In twoday kapacity, we have tasks ranging from full project deliveries, joint deliveries with our clients' data teams, and tasks where we deliver partial deliveries into larger programs. Project planning is always done together with the client's team, and the theme of how to approach "the successful data project" is discussed both early in a customer journey and along the way.
Whether it's an AI (Artificial Intelligence) project or a more traditional data and visualization project - such as an analysis solution for a sales organization or a finance department - the key to a successful project is rooted in strong involvement and anchoring in the part of the business that needs the solution.
In a previous blog post, we wrote about the importance of good cooperation between those who make the analysis solutions and those who need them. From our experience, the key to getting value out of a data project is precisely good cooperation.
The first important factor for a data project that ultimately creates value and makes the organisation handle tasks differently is business ownership or sponsorship.
Sponsorship
When twoday kapacity works on data strategy for a client, the ownership of a data team and a data platform is often a topic of discussion. Initially, it is not the organizational affiliation such as finance or IT that determines the success of a data project. Instead, the business sponsorship - the support for a common data platform, a common analysis and reporting truth, and some common governance standards - is crucial.
This sponsorship should be shared by the key business stakeholders if it is to have full effect. This could be in the form of a data platform steering group or a Data Board, where the management of the business area, that is the focus of a specific project phase, comes forward and joins a project steering group to be replaced by another when the next phase begins. Such a setup for sponsorship ensures that there is always focus on the big picture, the company's strategy and focus areas, and direct involvement of the business area participating in the specific delivery.
Involvement of the business
Our recommendation to our clients is always to try to establish a consistent approach to the data project phases that need to be delivered. Therefore, it can be advantageous to develop a model for receiving analysis/reporting needs, prioritization, specification, delivery, testing, training, and go-live. We recommend this because both we, the client's own data team, and the receiving business units need a framework for working together on the solution.
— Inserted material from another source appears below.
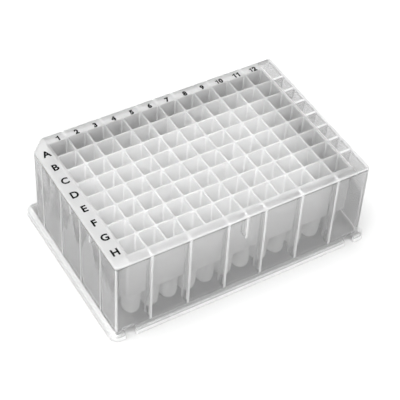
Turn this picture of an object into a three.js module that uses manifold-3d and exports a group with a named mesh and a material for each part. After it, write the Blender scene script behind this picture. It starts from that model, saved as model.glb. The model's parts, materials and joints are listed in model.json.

Additionally, it ensures that all participants have aligned expectations for effort, roles and responsibilities, as well as the content and timeline of the delivery.
That being said, it is very important that the collaboration between those who need analyses and those who will produce them is based on direct dialogue. Templates are useful as a daily help, but direct dialogue - not second-hand handovers - is necessary to ensure that the need is properly understood. Only with this approach can we ensure that the solution delivered meets the need and is also designed for future expansions and additions.
In other words, twoday kapacity's experience is that detailed requirements gathering is a bit of an art form, which pays off to invest in building skills and executing with time.
twoday kapacity's recommendation for solution development is an agile project approach, where the solution evolves over time. This also means that the involvement of the business, which is so essential, will be ongoing so that the final tested solution fully reflects the dialogue and desires that the business has contributed throughout the process.
Deployment plan
In twoday kapacity's project delivery method, we work with two important milestones: Technical Go-live and Business Go-live. The technical go-live is when the solution has been fully developed, tested, approved by the business, and moved to the production environment. The business go-live, on the other hand, is when the users have received the solution and can use it for its intended purpose, as originally envisioned by the business sponsor. Additionally, there must be a support setup to support its use. In other words, between these two milestones, there are a number of training, anchoring, and communication activities that are essential to ensure that the solution generates the value that was originally intended.
twoday kapacity's recommendation is that the deployment plan is created and communicated at the beginning of a project phase - this provides reassurance that future users are aware of "what is going to happen" early on, as well as the support options available before they start using something new. If there are already processes for change management, they can be used for this purpose, but otherwise, a practical approach with a timeline for these activities as part of the project plan is also a way to approach the area.
It is also worth investing in developing a consistent approach with templates for, for example, what needs to be communicated to whom, when, how training should be developed and held, and how support should be handled both immediately after deployment and in the long term. It may cost a little extra during the initial phase, but it will make things much easier for the later phases. It also helps to develop a "precedent" for the way sponsors, business units, and data teams work together, which makes expectation management more effective.
Roadmap
For many companies, a roadmap for a data solution will include both strategic and technological considerations and is therefore often seen as a larger project. twoday kapacity advocates that when embarking on the work of a new data platform, a "Roadmap-light" should be developed. An overall plan that ensures the establishment of a management governance structure, a delivery model, and an approach to rollout, ensuring that the work starts with the best setup for future successful use of data.